**Problem to work on**
Your task is to quote exactly the run of lines that starts at the line containing "base_tray();" and ends at the line containing "obj.matrix_world = Matrix.Identity(4)", including both.

**Stored data**
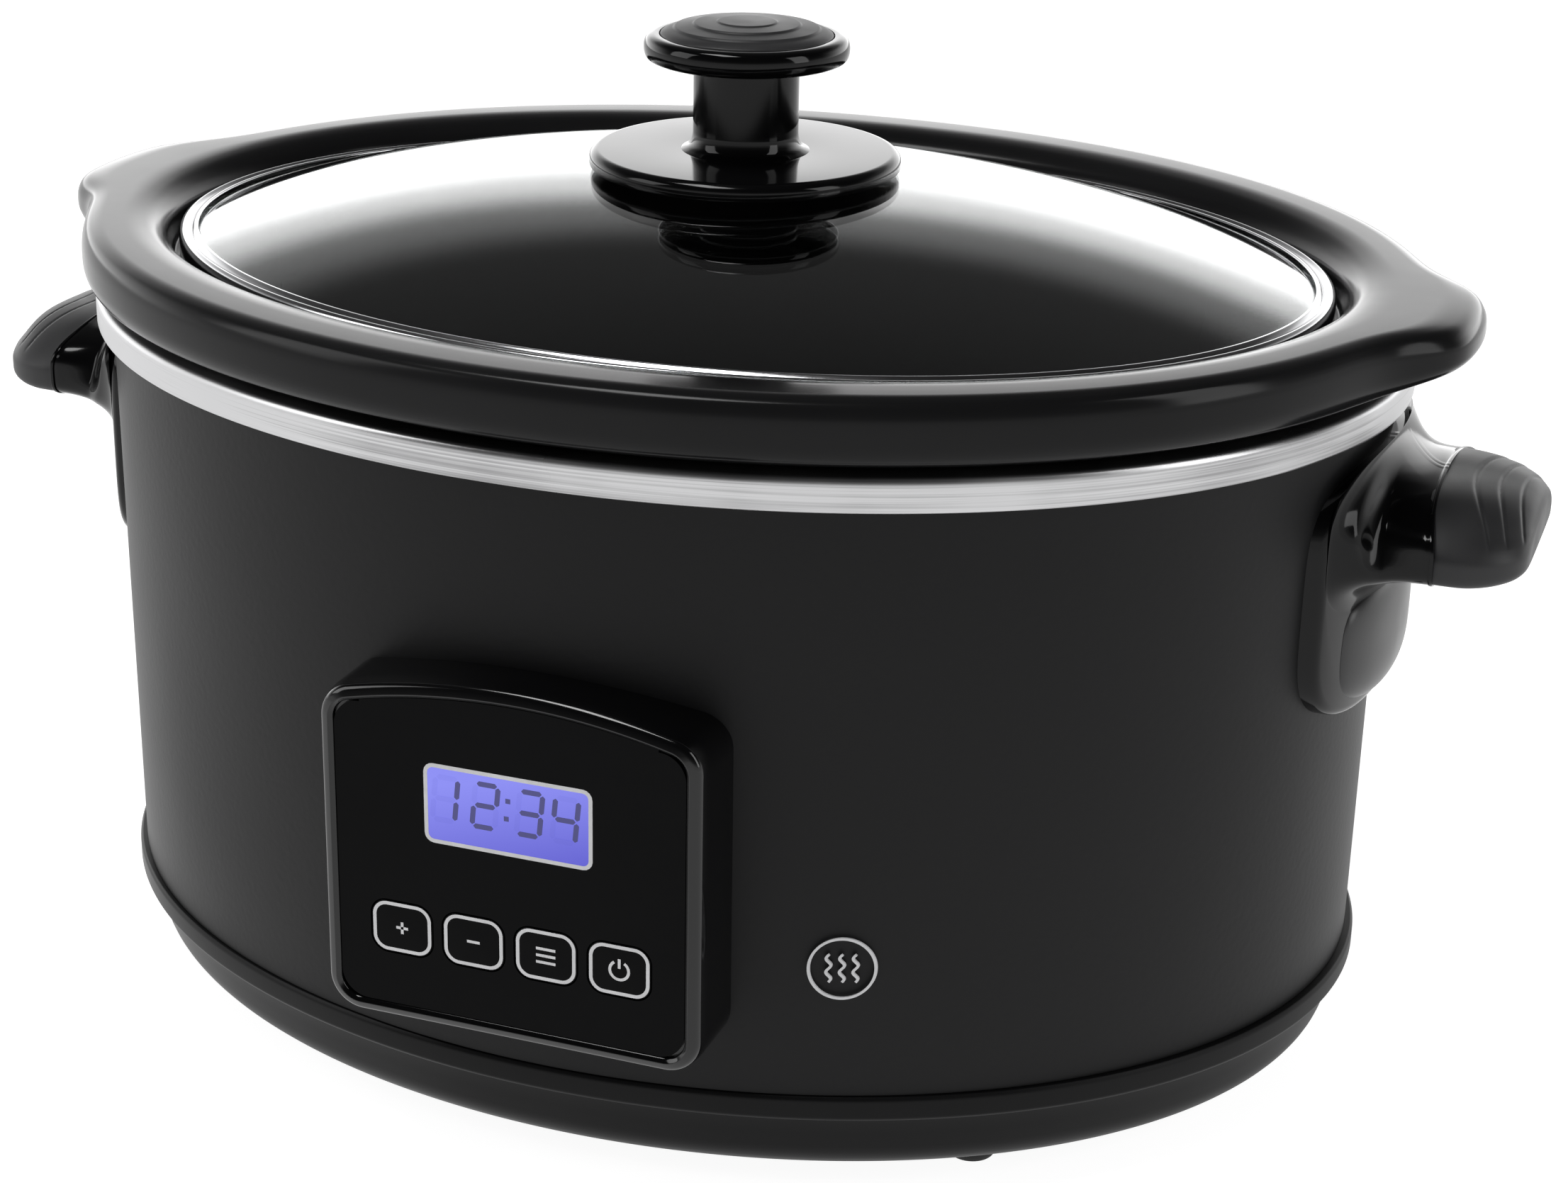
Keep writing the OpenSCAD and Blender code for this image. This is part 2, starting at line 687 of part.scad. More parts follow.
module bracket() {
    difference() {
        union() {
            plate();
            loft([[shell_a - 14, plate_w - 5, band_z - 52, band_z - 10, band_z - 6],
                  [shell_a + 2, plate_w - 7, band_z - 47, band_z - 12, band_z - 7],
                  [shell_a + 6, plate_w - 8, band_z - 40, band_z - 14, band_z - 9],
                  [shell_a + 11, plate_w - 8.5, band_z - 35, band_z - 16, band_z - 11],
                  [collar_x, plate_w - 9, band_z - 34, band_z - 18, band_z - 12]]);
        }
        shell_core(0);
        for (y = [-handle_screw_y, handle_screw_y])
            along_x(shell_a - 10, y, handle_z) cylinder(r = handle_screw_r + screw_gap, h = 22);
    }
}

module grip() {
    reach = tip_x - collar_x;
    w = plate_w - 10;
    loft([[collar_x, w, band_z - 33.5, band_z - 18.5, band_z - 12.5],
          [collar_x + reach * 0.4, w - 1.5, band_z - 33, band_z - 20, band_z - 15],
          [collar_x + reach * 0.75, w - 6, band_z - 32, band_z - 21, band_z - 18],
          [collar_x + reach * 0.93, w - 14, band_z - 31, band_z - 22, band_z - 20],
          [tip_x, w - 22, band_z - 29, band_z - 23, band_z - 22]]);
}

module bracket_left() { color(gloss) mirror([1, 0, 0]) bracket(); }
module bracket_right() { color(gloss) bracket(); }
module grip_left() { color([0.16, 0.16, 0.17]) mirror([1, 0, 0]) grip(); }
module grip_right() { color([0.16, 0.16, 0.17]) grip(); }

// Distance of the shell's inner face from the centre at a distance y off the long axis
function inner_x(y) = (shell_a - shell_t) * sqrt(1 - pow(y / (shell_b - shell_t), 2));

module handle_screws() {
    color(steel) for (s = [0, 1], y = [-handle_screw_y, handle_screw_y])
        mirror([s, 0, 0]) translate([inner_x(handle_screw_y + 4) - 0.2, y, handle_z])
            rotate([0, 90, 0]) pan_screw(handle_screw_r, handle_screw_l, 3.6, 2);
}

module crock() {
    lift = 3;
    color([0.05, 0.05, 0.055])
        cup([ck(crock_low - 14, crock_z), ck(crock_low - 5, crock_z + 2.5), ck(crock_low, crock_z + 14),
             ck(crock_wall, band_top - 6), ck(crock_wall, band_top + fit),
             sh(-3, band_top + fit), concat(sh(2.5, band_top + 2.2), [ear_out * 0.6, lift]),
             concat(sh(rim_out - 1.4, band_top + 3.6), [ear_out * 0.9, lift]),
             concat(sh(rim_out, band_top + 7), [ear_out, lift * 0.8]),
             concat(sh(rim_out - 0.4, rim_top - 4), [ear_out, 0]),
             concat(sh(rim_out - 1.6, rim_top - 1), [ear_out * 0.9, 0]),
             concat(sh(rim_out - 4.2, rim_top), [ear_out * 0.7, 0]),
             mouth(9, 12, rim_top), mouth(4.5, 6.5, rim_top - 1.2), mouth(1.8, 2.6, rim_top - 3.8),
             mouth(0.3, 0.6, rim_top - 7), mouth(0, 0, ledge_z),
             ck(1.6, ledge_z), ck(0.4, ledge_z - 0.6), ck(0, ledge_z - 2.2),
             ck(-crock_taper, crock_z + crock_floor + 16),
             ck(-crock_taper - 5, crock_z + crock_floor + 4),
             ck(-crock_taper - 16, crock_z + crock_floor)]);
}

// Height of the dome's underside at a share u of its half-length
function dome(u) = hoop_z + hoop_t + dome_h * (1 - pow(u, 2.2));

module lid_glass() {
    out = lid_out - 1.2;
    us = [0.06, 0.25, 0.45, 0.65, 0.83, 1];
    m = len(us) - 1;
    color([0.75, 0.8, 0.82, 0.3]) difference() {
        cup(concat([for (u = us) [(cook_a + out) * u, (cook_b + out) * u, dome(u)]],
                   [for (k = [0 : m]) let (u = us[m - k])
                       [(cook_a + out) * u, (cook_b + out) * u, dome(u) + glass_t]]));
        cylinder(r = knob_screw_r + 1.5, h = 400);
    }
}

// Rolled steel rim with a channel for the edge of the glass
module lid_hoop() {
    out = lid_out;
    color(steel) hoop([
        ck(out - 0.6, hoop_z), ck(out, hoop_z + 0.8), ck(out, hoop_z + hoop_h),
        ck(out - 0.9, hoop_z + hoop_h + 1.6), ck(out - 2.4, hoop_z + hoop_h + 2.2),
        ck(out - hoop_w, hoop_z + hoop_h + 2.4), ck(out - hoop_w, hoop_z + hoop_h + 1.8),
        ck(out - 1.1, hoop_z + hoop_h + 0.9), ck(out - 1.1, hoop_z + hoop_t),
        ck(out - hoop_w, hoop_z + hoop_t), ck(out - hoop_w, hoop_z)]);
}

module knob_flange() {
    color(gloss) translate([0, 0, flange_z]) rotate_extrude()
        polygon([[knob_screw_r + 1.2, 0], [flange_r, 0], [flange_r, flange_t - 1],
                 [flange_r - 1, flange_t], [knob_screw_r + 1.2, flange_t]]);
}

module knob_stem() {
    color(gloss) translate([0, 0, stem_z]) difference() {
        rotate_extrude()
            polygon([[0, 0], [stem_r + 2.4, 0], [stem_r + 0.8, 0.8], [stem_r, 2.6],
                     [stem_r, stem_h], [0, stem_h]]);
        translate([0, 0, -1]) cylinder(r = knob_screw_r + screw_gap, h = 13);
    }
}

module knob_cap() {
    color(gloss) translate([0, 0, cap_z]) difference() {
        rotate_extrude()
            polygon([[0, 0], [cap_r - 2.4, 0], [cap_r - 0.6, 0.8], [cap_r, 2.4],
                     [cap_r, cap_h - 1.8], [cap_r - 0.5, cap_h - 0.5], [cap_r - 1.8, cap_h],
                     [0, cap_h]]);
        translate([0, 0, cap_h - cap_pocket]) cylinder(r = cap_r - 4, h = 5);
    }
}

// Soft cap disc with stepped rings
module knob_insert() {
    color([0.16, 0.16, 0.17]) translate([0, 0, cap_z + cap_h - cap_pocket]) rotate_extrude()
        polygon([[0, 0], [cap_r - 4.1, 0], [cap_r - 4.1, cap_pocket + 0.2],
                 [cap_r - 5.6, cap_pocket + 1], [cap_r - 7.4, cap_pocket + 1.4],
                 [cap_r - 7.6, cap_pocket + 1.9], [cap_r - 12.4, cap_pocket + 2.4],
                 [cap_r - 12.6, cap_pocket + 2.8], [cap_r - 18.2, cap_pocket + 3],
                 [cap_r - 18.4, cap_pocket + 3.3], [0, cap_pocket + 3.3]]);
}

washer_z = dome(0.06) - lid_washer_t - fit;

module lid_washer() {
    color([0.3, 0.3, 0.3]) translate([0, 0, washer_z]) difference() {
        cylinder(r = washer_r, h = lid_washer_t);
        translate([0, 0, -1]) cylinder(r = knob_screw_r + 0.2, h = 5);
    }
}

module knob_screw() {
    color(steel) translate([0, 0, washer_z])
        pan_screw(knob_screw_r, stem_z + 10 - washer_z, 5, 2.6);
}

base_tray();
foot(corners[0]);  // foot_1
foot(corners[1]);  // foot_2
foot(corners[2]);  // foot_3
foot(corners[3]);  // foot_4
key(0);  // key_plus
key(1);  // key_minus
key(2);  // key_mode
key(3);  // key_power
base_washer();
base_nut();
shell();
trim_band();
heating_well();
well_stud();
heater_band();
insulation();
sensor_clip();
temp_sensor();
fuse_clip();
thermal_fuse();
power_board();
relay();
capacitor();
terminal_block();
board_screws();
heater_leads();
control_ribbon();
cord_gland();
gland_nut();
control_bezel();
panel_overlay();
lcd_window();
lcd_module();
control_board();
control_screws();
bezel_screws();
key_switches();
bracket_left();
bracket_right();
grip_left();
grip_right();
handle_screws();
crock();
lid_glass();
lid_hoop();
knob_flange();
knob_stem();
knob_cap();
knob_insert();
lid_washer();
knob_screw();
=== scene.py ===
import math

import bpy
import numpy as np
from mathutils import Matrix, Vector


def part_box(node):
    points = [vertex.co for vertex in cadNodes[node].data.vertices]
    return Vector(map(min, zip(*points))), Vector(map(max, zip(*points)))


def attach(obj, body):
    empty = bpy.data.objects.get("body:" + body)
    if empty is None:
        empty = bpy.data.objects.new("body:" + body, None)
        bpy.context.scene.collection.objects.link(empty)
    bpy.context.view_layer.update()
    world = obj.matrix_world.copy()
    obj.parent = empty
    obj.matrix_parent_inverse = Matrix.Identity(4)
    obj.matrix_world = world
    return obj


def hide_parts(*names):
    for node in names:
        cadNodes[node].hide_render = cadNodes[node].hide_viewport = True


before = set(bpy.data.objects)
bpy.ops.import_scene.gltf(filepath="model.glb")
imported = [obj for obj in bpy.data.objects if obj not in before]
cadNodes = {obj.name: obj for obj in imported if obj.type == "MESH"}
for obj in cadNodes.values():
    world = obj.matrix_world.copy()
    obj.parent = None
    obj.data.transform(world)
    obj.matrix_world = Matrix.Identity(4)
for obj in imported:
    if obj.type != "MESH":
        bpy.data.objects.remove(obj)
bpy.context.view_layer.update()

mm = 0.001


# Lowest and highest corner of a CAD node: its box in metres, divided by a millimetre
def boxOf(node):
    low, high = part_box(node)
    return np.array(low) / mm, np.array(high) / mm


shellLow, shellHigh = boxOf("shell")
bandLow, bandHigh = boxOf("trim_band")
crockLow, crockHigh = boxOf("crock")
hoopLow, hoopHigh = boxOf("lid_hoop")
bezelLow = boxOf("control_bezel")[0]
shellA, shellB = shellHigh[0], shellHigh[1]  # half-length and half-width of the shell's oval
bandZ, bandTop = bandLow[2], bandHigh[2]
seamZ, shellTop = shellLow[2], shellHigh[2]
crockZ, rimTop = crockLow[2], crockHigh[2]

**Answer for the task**
base_tray();
foot(corners[0]);  // foot_1
foot(corners[1]);  // foot_2
foot(corners[2]);  // foot_3
foot(corners[3]);  // foot_4
key(0);  // key_plus
key(1);  // key_minus
key(2);  // key_mode
key(3);  // key_power
base_washer();
base_nut();
shell();
trim_band();
heating_well();
well_stud();
heater_band();
insulation();
sensor_clip();
temp_sensor();
fuse_clip();
thermal_fuse();
power_board();
relay();
capacitor();
terminal_block();
board_screws();
heater_leads();
control_ribbon();
cord_gland();
gland_nut();
control_bezel();
panel_overlay();
lcd_window();
lcd_module();
control_board();
control_screws();
bezel_screws();
key_switches();
bracket_left();
bracket_right();
grip_left();
grip_right();
handle_screws();
crock();
lid_glass();
lid_hoop();
knob_flange();
knob_stem();
knob_cap();
knob_insert();
lid_washer();
knob_screw();
=== scene.py ===
import math

import bpy
import numpy as np
from mathutils import Matrix, Vector


def part_box(node):
    points = [vertex.co for vertex in cadNodes[node].data.vertices]
    return Vector(map(min, zip(*points))), Vector(map(max, zip(*points)))


def attach(obj, body):
    empty = bpy.data.objects.get("body:" + body)
    if empty is None:
        empty = bpy.data.objects.new("body:" + body, None)
        bpy.context.scene.collection.objects.link(empty)
    bpy.context.view_layer.update()
    world = obj.matrix_world.copy()
    obj.parent = empty
    obj.matrix_parent_inverse = Matrix.Identity(4)
    obj.matrix_world = world
    return obj


def hide_parts(*names):
    for node in names:
        cadNodes[node].hide_render = cadNodes[node].hide_viewport = True


before = set(bpy.data.objects)
bpy.ops.import_scene.gltf(filepath="model.glb")
imported = [obj for obj in bpy.data.objects if obj not in before]
cadNodes = {obj.name: obj for obj in imported if obj.type == "MESH"}
for obj in cadNodes.values():
    world = obj.matrix_world.copy()
    obj.parent = None
    obj.data.transform(world)
    obj.matrix_world = Matrix.Identity(4)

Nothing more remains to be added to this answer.